• [Directions for this task]:
Scan the entries below for the word "code". Copy each line that has it.
-------- Given information --------
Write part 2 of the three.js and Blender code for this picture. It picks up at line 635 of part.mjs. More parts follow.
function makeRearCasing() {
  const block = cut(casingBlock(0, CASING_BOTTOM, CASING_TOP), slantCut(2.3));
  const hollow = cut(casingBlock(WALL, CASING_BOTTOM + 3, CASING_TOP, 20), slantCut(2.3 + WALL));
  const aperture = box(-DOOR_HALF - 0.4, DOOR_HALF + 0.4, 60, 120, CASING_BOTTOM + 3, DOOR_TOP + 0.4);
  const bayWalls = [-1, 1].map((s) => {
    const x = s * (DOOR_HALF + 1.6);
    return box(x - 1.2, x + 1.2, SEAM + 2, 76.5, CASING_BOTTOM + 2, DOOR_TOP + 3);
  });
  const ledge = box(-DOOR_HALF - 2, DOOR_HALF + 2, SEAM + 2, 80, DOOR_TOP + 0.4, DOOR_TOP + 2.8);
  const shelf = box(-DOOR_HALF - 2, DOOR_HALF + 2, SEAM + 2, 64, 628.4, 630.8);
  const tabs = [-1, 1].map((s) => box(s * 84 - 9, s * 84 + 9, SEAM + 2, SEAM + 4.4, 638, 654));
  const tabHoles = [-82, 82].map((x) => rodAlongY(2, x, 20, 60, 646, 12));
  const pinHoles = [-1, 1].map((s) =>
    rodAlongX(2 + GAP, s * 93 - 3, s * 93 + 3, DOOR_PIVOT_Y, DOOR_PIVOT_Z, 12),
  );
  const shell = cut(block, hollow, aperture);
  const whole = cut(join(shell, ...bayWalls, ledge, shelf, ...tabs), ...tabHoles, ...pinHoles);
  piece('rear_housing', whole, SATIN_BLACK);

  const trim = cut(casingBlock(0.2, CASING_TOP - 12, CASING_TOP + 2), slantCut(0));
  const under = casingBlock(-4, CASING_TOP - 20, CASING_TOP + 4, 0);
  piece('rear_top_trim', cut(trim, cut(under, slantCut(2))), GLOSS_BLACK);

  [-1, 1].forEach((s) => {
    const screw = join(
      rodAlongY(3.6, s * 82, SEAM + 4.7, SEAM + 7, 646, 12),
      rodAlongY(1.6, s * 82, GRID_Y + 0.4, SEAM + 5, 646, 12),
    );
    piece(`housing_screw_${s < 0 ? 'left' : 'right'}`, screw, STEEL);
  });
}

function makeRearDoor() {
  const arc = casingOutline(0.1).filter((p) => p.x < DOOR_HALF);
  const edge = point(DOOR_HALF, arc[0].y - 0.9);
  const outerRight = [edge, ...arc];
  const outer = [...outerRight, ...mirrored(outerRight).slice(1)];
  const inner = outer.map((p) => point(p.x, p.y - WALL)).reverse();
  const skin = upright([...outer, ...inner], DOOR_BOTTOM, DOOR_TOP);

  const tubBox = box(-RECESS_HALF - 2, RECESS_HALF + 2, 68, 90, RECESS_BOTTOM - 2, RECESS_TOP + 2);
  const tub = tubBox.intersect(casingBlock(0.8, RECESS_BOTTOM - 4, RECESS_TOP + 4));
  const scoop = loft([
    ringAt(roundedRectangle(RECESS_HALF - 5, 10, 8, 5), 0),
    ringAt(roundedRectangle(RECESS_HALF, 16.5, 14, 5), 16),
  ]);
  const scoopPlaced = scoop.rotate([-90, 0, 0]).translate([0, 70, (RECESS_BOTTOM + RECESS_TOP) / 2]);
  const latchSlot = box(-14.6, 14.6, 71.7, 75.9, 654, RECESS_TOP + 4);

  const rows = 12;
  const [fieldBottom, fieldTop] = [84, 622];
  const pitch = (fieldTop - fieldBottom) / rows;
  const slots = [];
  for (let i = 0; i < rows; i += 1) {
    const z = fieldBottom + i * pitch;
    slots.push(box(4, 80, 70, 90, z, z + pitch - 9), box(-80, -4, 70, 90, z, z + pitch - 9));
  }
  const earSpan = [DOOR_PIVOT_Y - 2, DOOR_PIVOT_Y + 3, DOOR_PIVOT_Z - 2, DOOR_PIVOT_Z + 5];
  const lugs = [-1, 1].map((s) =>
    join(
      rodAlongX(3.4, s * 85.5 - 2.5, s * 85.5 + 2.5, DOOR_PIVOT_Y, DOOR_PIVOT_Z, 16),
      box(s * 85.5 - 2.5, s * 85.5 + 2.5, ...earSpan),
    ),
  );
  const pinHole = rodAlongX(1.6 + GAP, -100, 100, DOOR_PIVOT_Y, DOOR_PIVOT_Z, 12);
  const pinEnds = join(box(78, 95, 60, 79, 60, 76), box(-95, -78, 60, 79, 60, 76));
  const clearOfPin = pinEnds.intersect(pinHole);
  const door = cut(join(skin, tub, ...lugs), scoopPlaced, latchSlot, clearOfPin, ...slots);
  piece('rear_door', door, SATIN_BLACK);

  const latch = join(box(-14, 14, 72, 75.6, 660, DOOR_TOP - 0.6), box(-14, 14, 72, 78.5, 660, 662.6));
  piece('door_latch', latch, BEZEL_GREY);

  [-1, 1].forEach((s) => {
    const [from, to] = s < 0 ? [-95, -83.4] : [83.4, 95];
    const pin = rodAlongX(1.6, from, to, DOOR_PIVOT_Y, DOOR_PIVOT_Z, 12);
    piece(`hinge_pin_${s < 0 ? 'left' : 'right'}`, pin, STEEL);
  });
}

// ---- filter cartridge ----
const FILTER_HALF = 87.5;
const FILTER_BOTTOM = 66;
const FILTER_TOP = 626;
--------
-------- Given information --------
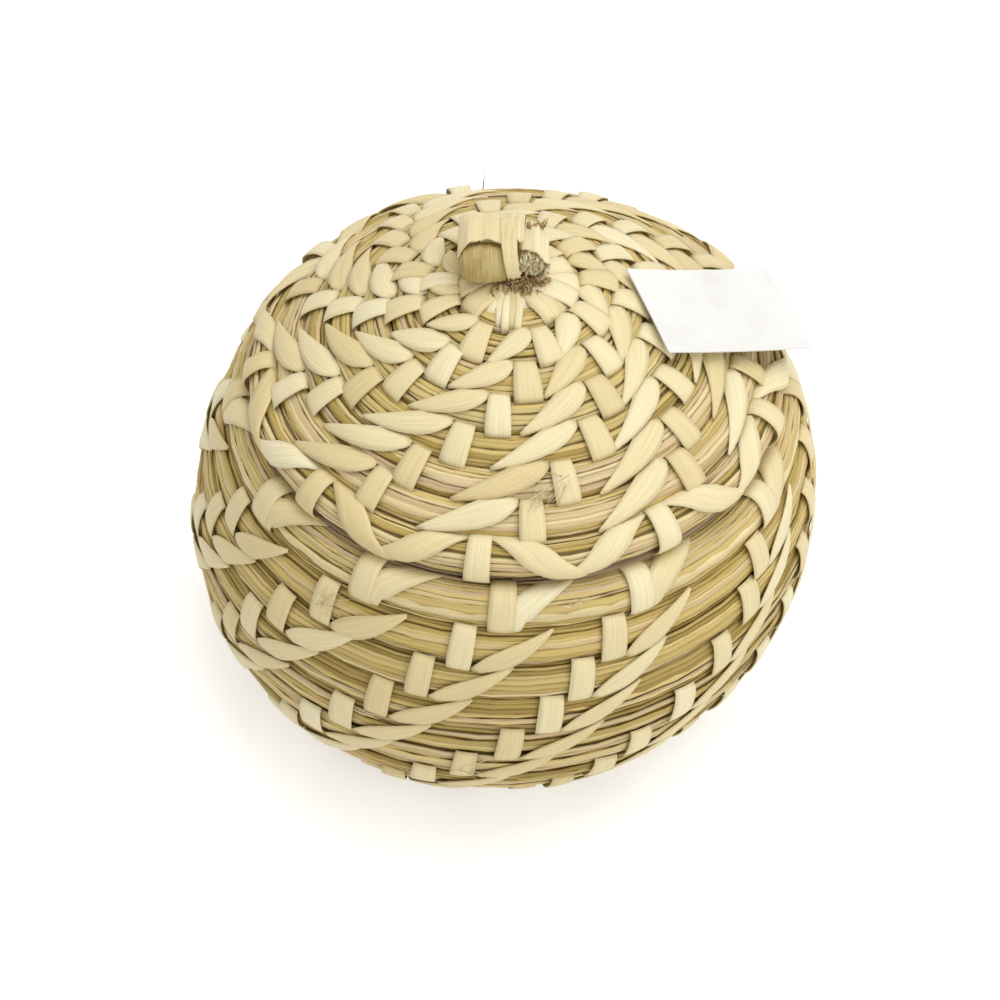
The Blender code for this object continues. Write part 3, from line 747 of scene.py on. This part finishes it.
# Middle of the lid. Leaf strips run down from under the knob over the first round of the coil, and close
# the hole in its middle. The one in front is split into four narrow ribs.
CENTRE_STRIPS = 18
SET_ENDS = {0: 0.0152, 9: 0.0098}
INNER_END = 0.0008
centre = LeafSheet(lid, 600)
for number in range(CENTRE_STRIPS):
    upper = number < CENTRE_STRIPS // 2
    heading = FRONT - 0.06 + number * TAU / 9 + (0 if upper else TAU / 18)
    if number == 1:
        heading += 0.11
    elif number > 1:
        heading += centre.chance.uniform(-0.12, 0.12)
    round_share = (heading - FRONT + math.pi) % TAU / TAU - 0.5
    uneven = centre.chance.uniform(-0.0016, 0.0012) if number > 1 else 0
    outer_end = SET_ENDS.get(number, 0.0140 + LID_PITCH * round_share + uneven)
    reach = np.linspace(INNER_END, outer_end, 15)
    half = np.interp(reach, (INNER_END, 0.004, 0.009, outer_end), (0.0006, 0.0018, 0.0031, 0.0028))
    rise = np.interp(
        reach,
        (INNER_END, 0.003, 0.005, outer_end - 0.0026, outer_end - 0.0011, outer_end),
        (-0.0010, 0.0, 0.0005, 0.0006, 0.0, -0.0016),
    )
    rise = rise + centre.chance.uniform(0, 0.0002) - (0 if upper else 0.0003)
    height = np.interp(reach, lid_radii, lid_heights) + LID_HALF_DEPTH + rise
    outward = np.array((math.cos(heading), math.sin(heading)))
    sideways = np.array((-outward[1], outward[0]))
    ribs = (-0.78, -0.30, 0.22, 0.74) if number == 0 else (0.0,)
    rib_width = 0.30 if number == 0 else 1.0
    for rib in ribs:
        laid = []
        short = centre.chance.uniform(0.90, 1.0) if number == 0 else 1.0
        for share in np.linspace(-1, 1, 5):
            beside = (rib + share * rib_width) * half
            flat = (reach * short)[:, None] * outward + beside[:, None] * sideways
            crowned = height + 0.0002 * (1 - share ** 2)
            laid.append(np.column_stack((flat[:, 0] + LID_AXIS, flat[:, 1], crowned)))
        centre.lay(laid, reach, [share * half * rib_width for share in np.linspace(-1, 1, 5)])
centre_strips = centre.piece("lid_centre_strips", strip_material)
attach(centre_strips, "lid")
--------
• [Solved exercise]:
Write part 2 of the three.js and Blender code for this picture. It picks up at line 635 of part.mjs. More parts follow.
The Blender code for this object continues. Write part 3, from line 747 of scene.py on. This part finishes it.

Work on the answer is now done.